Untitled Flowers (2020)
Linocut over acrylic painting on 300-gram rag paper
Size: 140 x 96 cm
Edition: 8 unique works (due to the work process of over-painting all works are in part unique)
Each hand signed and numbered
Tal R’s bouquets are animated and vivacious. His eight select depictions of flowers are at once decorative, personified, and alive. While decidedly not belonging to landscapes or portraits, the artist’s approach to the genre of still life operates as a combination of all three major tropes in painting through their relationship to nature and the body. As stand-ins for broader subjects, the ‘stillness’ of Tal R’s still lives are interrupted by the elements beyond the flowers. In one composition, Untitled Flowers (Flower 4), a worm appears to extend out of a coffee mug as it devours the illustration of cascading apples. Here, the blossom is not featured, but rather its final form and consequence (consumption and decay). In more gourd-like and classical compositions, such as in Flower 1, Flower 3, and Flower 6, the outline of the petals arises from the opening of the vessels. In Flower 2, we see flora extending from the head of a figurative vase in the shape of a doll. Flower 5 is the only composition whose container is left barren—rather than placed within the opening of the vessel, the flora surrounds the image and acts as a wallpaper.
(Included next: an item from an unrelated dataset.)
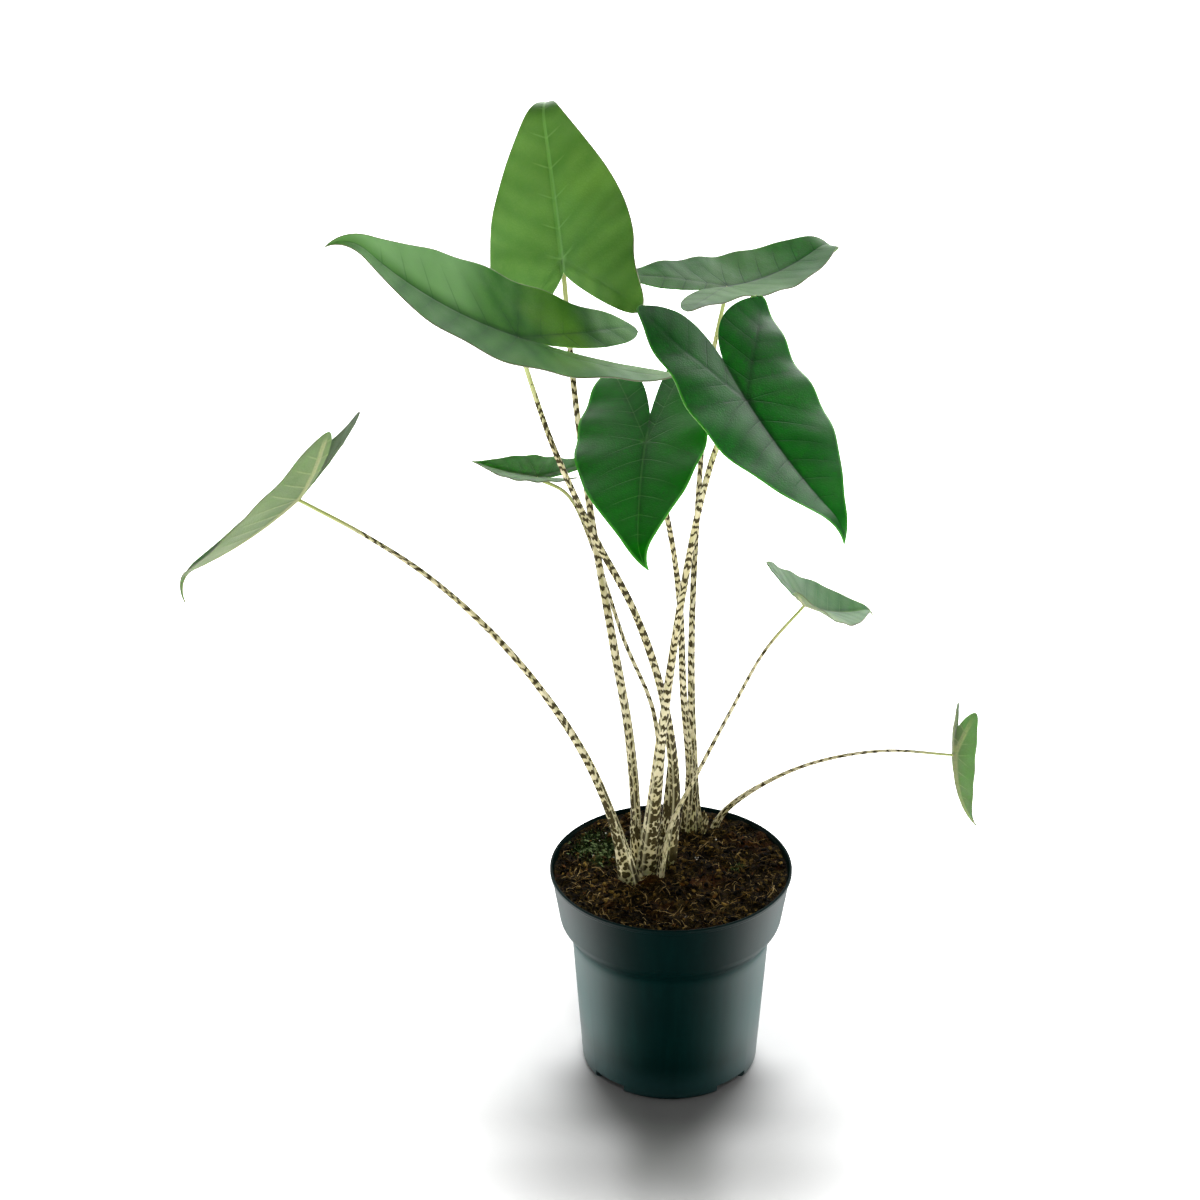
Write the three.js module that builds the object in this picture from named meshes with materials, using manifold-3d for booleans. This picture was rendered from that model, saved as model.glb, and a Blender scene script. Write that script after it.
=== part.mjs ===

Whether inside, in front of, or behind, the artist’s flowers appear to have a consciousness of their own.
Rose Wylie
Girl Now Meets Girl Then (2019)
22 individual works on paper
Acrylic painting and/or acrylic ink and aquarell ink painting on Pigment Ink Fine Art Prints
Hahnemühle 1584 Laid Rag Paper 300 gram
Size: each 120 x 80 cm
Edition: 10 (due to the work process all works are kind of unique)
Each hand signed and numbered
Satin painted shoes, white gloves, and the markers of debutante style adorn Rose Wylie’s crude illustrations of midcentury youth in this collection of works on paper. Air mail postage, fields of color, and scrawls of the artist’s handwriting punctuate the compositions of girls on the verge of womanhood, often costumed in organza balloon dresses, primrose bathers, cardigans, and other articles of clothing in vogue in the 1940–50s. Phrases such as “all my baby sitting money” and “birthday present, half finished” set the scene for Wiley’s figures and their conscious efforts to spend either their funds or time on appearance. Like selfportraits drawn from memory, the childlike style of the drawings recall the artist’s own coming of age.
Pink Girls — Yellow Curls (2014)
Vernis Mou etching on copper plate, acrylic, color ink over etching, collage
Zerkall laid paper 300 gram
Size: approx. 64 x 44 cm each
Series of 26 unique works each in archival portfolio
Each hand signed
Etching plates printed at Städtische Galerie Wolfsburg by Kristof Baranski
Archival portfolio made by Buchbinderei Henckus, Oldenburg
A cartoon portrait of a woman appears frequently across this series of Rose Wylie, either as part of or in observance to the narrative sequence. Drawn in a pared down, iconographic style, certain motifs reemerge—cherries, dragonflies, wire netting—as a type of language that builds from frame to frame. Certain elements of grammar and writing make their way into the compositions, most notably parentheses, which place the works in relationship to text. Reminiscent of billboards, posters, or comic strips, the predominantly black and white marks that compose these ink illustrations are cut, collaged, and converged with one another. As a whole, the collection of works form a catalogue of Wylie’s singular style—intuitive, free-wheeling, and full of free-associative imagery and text.